Before it's time to put seeds in the ground, some farmers try to sneak in a bit of travel over the winter months.
 Such was the case for John-Erik Schellenberg, founding farmer at Black Creek Permaculture Farm, who spent a good part of January in a small town called Tanetze, in the Mexican state of Oaxaca. It wasn't Erik's first trek to Tanetze. Back in 2008, long before this Pleasantville native was farming in the Hudson Valley and selling his beautiful produce at our market, he had fallen in love with this region and this town, and a coffee farming family in particular.




"The inhabitants of the town are indigenous Zapotec people, and live in a way that conserves much of the essential ways of their ancestors," says Erik. "The agricultural fields around the town, the milpa, look to the average person like a natural forest. "There may be some familiar crops like corn," he says," but they are growing among a cacophony of coffee shrubs, vanilla vines, banana plants, mango, zapote, citrus, cinnamon, and many other trees of various shapes and sizes planted in a way that mimics the form, function and aesthetic of a natural forest."




In 2008, he met the coffee farmer, Tomás, selling his beans at the tiny market place in the city of Oaxaca, a five-hour bus ride from Tanetze.

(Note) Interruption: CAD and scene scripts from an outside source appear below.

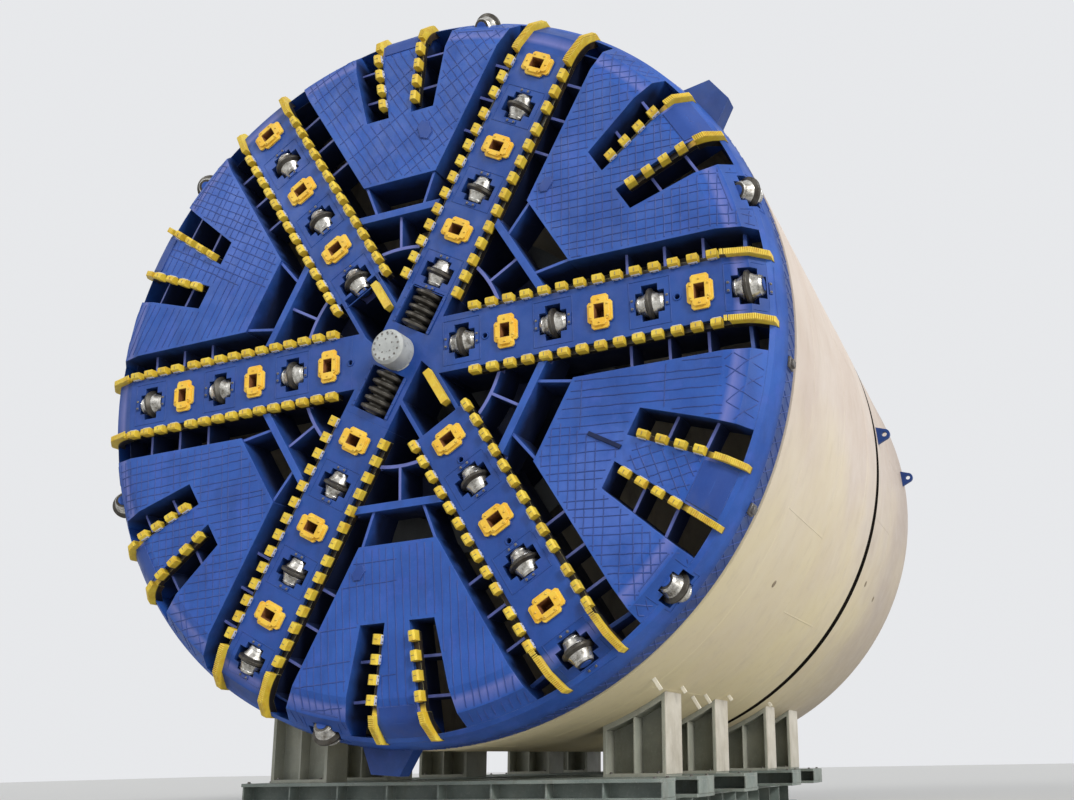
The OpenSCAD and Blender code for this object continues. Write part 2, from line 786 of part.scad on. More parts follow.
// Saddle at +X: seat plate along the shell, side plates, middle web and foot
module saddle(y0, y1, r) {
    x1 = saddle_x + saddle_w;
    foot_z = girder_h + beam_h + seat_gap - axis_z;
    difference() {
        box(saddle_x, x1, y0, y1, foot_z, -r * 0.7);
        rotate([-90, 0, 0]) cylinder(r = r + seat_gap, h = tail_end_y, $fn = 360);
        for (face = [[y0 - e, (y0 + y1) / 2 - web_half], [(y0 + y1) / 2 + web_half, y1 + e]]) difference() {
            box(saddle_x + plate_t, x1 - plate_t, face[0], face[1], foot_z + plate_t, 0);
            translate([0, y0 - 2 * e, 0]) rotate([-90, 0, 0])
                cylinder(r = r + plate_t + seat_rim, h = y1 - y0 + 4 * e, $fn = 360);
        }
    }
}

module saddles() {
    color("darkseagreen") on_axis() for (s = stations) for (side = [-1:2:s[LAST_SIDE]])
        mirror([side > 0 ? 0 : 1, 0, 0]) saddle(s[FRONT_Y], s[REAR_Y], s[FRONT_Y] > seam_y ? tail_r : shield_r);
}

// Cross beams of I section with stiffeners, one under each pair of saddles
module cross_beams() {
    count = floor(beam_half_l / stiffener_pitch);
    z0 = girder_h + seat_gap;
    z1 = girder_h + beam_h;
    color("darkgray") translate([0, -mid_y, 0]) for (s = stations) {
        y0 = s[FRONT_Y] - beam_over;
        y1 = s[REAR_Y] + beam_over;
        mid = (y0 + y1) / 2;
        box(-beam_half_l, beam_half_l, y0, y1, z0, z0 + plate_t);
        box(-beam_half_l, beam_half_l, y0, y1, z1 - plate_t, z1);
        box(-beam_half_l, beam_half_l, mid - web_half, mid + web_half, z0 + plate_t - e, z1 - plate_t + e);
        for (i = [-count:count])
            box(i * stiffener_pitch - plate_t / 4, i * stiffener_pitch + plate_t / 4, y0 + plate_t, y1 - plate_t,
                z0 + plate_t - e, z1 - plate_t + e);
    }
}

girder_w = 600;
girder_over = 500;

// Long girders of I section on the floor
module base_girders() {
    y0 = stations[0][FRONT_Y] - beam_over - girder_over / 2;
    y1 = stations[len(stations) - 1][REAR_Y] + girder_over;
    count = floor((y1 - y0) / stiffener_pitch);
    color("darkgray") translate([0, -mid_y, 0]) for (s = [-1, 1]) translate([s * (saddle_x + saddle_w / 2), 0, 0]) {
        box(-girder_w / 2, girder_w / 2, y0, y1, 0, plate_t);
        box(-girder_w / 2, girder_w / 2, y0, y1, girder_h - plate_t, girder_h);
        box(-web_half, web_half, y0, y1, plate_t - e, girder_h - plate_t + e);
        for (i = [0:count - 1])
            box(-girder_w / 2 + plate_t, girder_w / 2 - plate_t, y0 + (i + 0.5) * stiffener_pitch,
                y0 + (i + 0.5) * stiffener_pitch + plate_t / 2, plate_t - e, girder_h - plate_t + e);
    }
}

hub();
hub_cap();
for (k = [1:6]) {
    arm(k);
    panel(k);
    gauge_disc(k);
}
for (i = [1:19]) disc(i);
rim_ring();
inner_ring();
drive_drum();
arm_scrapers();
panel_scrapers();
tool_boxes();
rim_lugs();
centre_discs(centre_slot[0]);  // centre_discs_a
centre_discs(centre_slot[1]);  // centre_discs_b
front_shield();
tail_shield();
seam_ring();
bulkhead();
main_drive();
drive_motors();
thrust_ring();
thrust_cylinders();
lifting_lugs();
saddles();
cross_beams();
base_girders();
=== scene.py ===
"""Dresses the tunnel boring machine: finishes, weld beads, cutters, bolts, seals, studio and camera."""
import json
import logging
import math
import random
from dataclasses import dataclass, field, replace
from enum import Enum
from typing import Iterable, Sequence

import bmesh
import bpy
from mathutils import Matrix, Vector

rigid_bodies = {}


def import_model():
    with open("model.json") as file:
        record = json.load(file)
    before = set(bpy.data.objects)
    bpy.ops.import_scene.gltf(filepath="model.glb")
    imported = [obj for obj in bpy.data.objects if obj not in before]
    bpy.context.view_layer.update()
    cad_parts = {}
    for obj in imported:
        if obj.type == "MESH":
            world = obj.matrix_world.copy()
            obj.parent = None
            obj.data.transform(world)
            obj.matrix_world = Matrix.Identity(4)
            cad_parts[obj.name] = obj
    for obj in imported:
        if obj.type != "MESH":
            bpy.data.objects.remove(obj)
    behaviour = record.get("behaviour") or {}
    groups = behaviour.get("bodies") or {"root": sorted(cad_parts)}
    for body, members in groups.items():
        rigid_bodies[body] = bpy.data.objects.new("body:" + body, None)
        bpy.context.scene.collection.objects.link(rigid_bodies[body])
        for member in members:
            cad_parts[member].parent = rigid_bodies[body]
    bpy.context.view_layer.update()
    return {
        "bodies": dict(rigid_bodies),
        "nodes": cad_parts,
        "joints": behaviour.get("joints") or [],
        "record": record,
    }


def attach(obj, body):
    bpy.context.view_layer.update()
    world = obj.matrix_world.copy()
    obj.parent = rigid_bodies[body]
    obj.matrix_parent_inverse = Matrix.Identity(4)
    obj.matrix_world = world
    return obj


LOG = logging.getLogger("machine")
BEAD_SMOOTH_DEG = 60
Colour = tuple[float, float, float]
Point2 = tuple[float, float]
Point3 = tuple[float, float, float]
Socket = bpy.types.NodeSocket


class Body(str, Enum):
    """The bodies that pieces ride on."""

    SHIELD = "shield"
    HEAD = "cutterhead"


class Side(Enum):
    """The two sides of an arm or a strip, counter-clockwise side first."""

    LEFT = 1
    RIGHT = -1


@dataclass(frozen=True)
class Place:
    """A local frame: an origin and three unit directions."""

    origin: Vector
    x: Vector
    y: Vector
    z: Vector

    def at(self, a: float, b: float, c: float) -> Vector:
        """Return the point at a, b, c along this frame's directions."""
        return self.origin + self.x * a + self.y * b + self.z * c

    def moved(self, a: float, b: float, c: float) -> "Place":
        """Return this frame with its origin moved to local a, b, c."""
        return Place(self.at(a, b, c), self.x, self.y, self.z)

    def forwards(self, a: float, b: float, c: float) -> "Place":
        """Return the frame at local a, b, c whose x is against this frame's y."""
        return Place(self.at(a, b, c), -self.y, self.x, self.z)

    def backwards(self, a: float, b: float, c: float) -> "Place":
        """Return the frame at local a, b, c whose x is this frame's y."""
        return Place(self.at(a, b, c), self.y, self.x, self.z)

    def upwards(self, a: float, b: float, c: float) -> "Place":
        """Return the frame at local a, b, c whose x is this frame's z."""
        return Place(self.at(a, b, c), self.z, self.x, self.y)

    def mirrored(self, side: Side) -> "Place":
        """Return this frame with z turned over for the right side."""
        return Place(self.origin, self.x, self.y, self.z * side.value)

    def ring(self, along: float, r: float, count: int, phase: float = 0.0) -> list["Place"]:
        """Return this frame moved to points on a circle about its x.

        Args:
            along: Place of the circle along x.
            r: Its radius.
            count: Number of points.
            phase: Share of a step by which the first point is turned.
        """
        turns = [2 * math.pi * (i + phase) / count for i in range(count)]
        return [self.moved(along, r * math.cos(a), r * math.sin(a)) for a in turns]


def place_along(origin: Vector, axis: Vector) -> Place:
    """Build a frame whose x lies along an axis.

    Args:
        origin: Middle of the frame.
        axis: Direction of x.

    Returns:
        The frame; its y points as far back along the machine as the axis allows.
    """
    x = axis.normalized()
    back = Vector((0, 1, 0))
    if abs(x.dot(back)) > 0.98:
        back = Vector((0, 0, 1))
    y = (back - x * back.dot(x)).normalized()
    return Place(origin, x, y, x.cross(y))


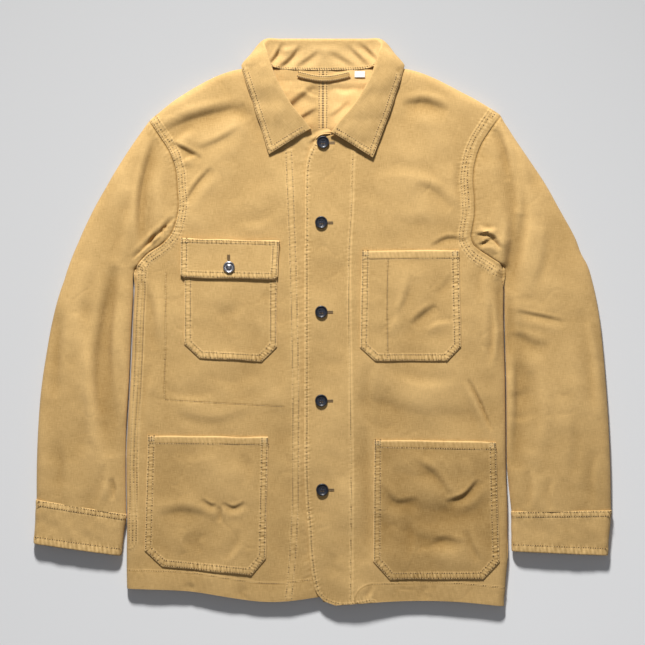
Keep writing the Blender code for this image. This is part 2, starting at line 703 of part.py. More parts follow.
def build_jacket():
    clear_scene()
    canvas = material("canvas", KHAKI, 0.85)
    facing = material("canvas_double", DARK_KHAKI, 0.85)
    dark = material("button_resin", BUTTON_NAVY, 0.25)
    steel = material("button_metal", BUTTON_STEEL, 0.3, 1.0)
    white = material("label_cloth", LABEL_WHITE, 0.7)
    build_back("back_right", RIGHT_ROWS, -1, canvas)
    build_back("back_left", LEFT_ROWS, 1, canvas)
    right_pockets = [
        ("chest_pocket_right", RIGHT_CHEST_POCKET),
        ("hip_pocket_right", RIGHT_HIP_POCKET),
    ]
    left_pockets = [
        ("chest_pocket_left", LEFT_CHEST_POCKET),
        ("hip_pocket_left", LEFT_HIP_POCKET),
    ]
    middle, normals = build_front("front_right", RIGHT_ROWS, 0.0, right_pockets, canvas)
    build_front("front_left", LEFT_ROWS, LAP, left_pockets, canvas)
    flap = build_flap(middle, normals, facing)
    build_sleeve("right", RIGHT_ROWS, RIGHT_SLEEVE_OUTER, RIGHT_SLEEVE_ROWS, -1, canvas)
    build_sleeve("left", LEFT_ROWS, LEFT_SLEEVE_OUTER, LEFT_SLEEVE_ROWS, 1, canvas)
    build_cuff("cuff_right", RIGHT_CUFF, facing)
    build_cuff("cuff_left", LEFT_CUFF, facing)
    build_collar(facing)
    build_buttons(dark, steel, flap[..., 2].max())
    build_loop(facing)
    build_label(white)


build_jacket()
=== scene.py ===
"""The looks of a cotton canvas chore jacket that lies flat on its back, buttoned up.

+X is the wearer's left, +Y runs from the hem to the collar and +Z is up. Places are worked out
in millimetres and put into the meshes in metres.
"""

import bmesh
import bpy
import numpy as np
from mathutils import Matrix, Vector


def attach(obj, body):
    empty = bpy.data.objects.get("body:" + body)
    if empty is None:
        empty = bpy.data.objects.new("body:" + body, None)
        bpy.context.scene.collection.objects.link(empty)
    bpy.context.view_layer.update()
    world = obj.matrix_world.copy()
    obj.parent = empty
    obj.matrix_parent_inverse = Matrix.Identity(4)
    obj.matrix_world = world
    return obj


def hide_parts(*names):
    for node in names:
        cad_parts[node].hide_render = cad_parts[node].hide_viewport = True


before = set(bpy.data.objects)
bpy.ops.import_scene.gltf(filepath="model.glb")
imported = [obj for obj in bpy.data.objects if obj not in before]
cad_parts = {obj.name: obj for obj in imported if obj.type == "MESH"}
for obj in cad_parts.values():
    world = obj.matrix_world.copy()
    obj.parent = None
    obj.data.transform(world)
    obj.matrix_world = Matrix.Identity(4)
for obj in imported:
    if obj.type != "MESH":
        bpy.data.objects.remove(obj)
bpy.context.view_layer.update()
MM = 0.001

# ---- The fronts --------------------------------------------------------------------------
# Two panels of washed cotton canvas with the shoulder, armhole, neck and front edge cut in one.
# The side is felled to the back, the hem is turned up 28 mm, and a facing is sewn down inside
# the front edge. The left front laps the right one.

CANVAS = 1.5  # thickness
FLOOR_LAYER = CANVAS / 2  # middle of the cloth that lies on the surface
FRONT_HEIGHT = 12.5  # middle of the fronts
LAP = 2.2  # how much higher the left front lies over the right one
LAP_FULL, LAP_END = 30.0, 110.0
ROLL = 11.0  # a folded edge is round this far in on top
TURN = 3.0  # and this far in below
NECK_RAISE = 3.6  # the back lies on the collar's fall here
NECK_EASE = 0.5  # and rises this much of it sooner
NECK_EASE_Y = (262.0, 338.0)
NECK_Y = (338.0, 350.0)
NECK_X = (200.0, 124.0)

# A row for each section of a front, from the shoulder to the hem: a point on the side or armhole,
# two between, and one on the neckline or front edge. The last number is 1 where the side is a
# fold and 0 where it is sewn.
LEFT_PANEL = [
    (257, 301, 205, 332, 116, 368, 80, 369, 1.0),
    (242, 279, 199, 308, 108, 344, 79, 342, 0.0),
    (228, 256, 192, 279, 98, 316, 67, 314, 0.0),
    (220, 232, 188, 254, 88, 290, 52, 293, 0.0),
    (217, 206, 187, 225, 75, 262, 24, 276, 0.0),
    (219, 178, 189, 194, 65, 230, -7, 270, 0.0),
    (219, 155, 191, 165, 59, 196, -23, 236, 0.0),
    (216, 136, 193, 143, 57, 164, -26, 192, 0.0),
    (215, 121, 195, 124, 56, 134, -26, 150, 0.0),
    (225, 106, 197, 107, 56, 108, -26.5, 110, 0.0),
    (241, 95, 198, 97, 56, 98, -27, 98, 0.35),
    (260, 82, 198, 84, 56, 85, -27, 85, 1.0),
    (261.5, 50, 199, 50, 55, 50, -27, 50, 1.0),
    (261.5, 8, 200, 8, 54, 8, -27, 8, 1.0),
    (263, -45, 200, -45, 54, -45, -27, -45, 1.0),
    (264, -95, 200, -95, 54, -95, -27, -95, 1.0),
    (264.5, -150, 200, -150, 54, -150, -27, -150, 1.0),
    (265, -215, 200, -215, 54, -215, -27, -215, 1.0),
    (267, -260, 200, -260, 54, -260, -25, -260, 1.0),
    (267.5, -304, 200, -304, 54, -304, -21, -304, 1.0),
    (267.5, -347, 200, -347, 54, -347, -18, -347, 1.0),
    (265, -372, 200, -373, 54, -374, -14, -373, 1.0),
    (263.5, -393, 200, -392, 56, -391, -8, -393, 1.0),
    (262.5, -402, 200, -398, 62, -398, 1, -403, 1.0),
    (262.5, -411.5, 195, -405, 72, -406, 18, -410, 1.0),
]
RIGHT_PANEL = [
    (-251, 293, -205, 329, -116, 368, -80, 369, 1.0),
    (-237, 271, -199, 303, -108, 344, -79, 342, 0.0),
    (-222, 247, -192, 274, -98, 316, -67, 314, 0.0),
    (-213, 221, -188, 244, -86, 286, -50, 291, 0.0),
    (-210, 190, -188, 212, -76, 258, -20, 281, 0.0),
    (-209, 167, -189, 183, -70, 226, 11, 278, 0.0),
    (-213, 146, -193, 156, -68, 188, 18, 232, 0.0),
    (-217, 134, -198, 139, -66, 156, 18, 190, 0.0),
    (-222, 125, -202, 127, -66, 133, 18, 150, 0.0),
    (-236, 111, -208, 111, -66, 112, 18, 114, 0.0),
    (-254, 99, -212, 99, -66, 100, 18, 100, 0.4),
    (-271, 79, -210, 80, -66, 82, 18, 82, 1.0),
    (-273, 50, -206, 50, -66, 50, 18, 50, 1.0),
    (-275, 10, -204, 10, -66, 10, 18, 10, 1.0),
    (-277, -45, -204, -45, -66, -45, 18, -45, 1.0),
    (-279.5, -95, -204, -95, -66, -95, 18, -95, 1.0),
    (-283, -150, -204, -150, -66, -150, 18, -150, 1.0),
    (-285, -210, -204, -210, -66, -210, 18, -210, 1.0),
    (-284.5, -255, -204, -255, -66, -255, 18, -255, 1.0),
    (-284, -298, -204, -298, -66, -298, 18, -298, 1.0),
    (-284.5, -338, -204, -340, -66, -344, 18, -342, 1.0),
    (-284.5, -361, -204, -364, -66, -372, 18, -370, 1.0),
    (-284, -386, -204, -389, -66, -405, 10, -396, 1.0),
]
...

They bonded immediately.




"The way they grow coffee isn't just organic," explained Erik. "It's indigenous ecology."





Erik has brought back a small supply of coffee beans from Tanetze which he will roast locally, so that he may sell them at the market this summer on the farmer's behalf. Beans that are grown in higher altitudes take longer to mature and produce a coffee that has more spine and character. 
 



Looking forward to seeing Black Creek Farm and his small, sweet stash of beans at the market in May.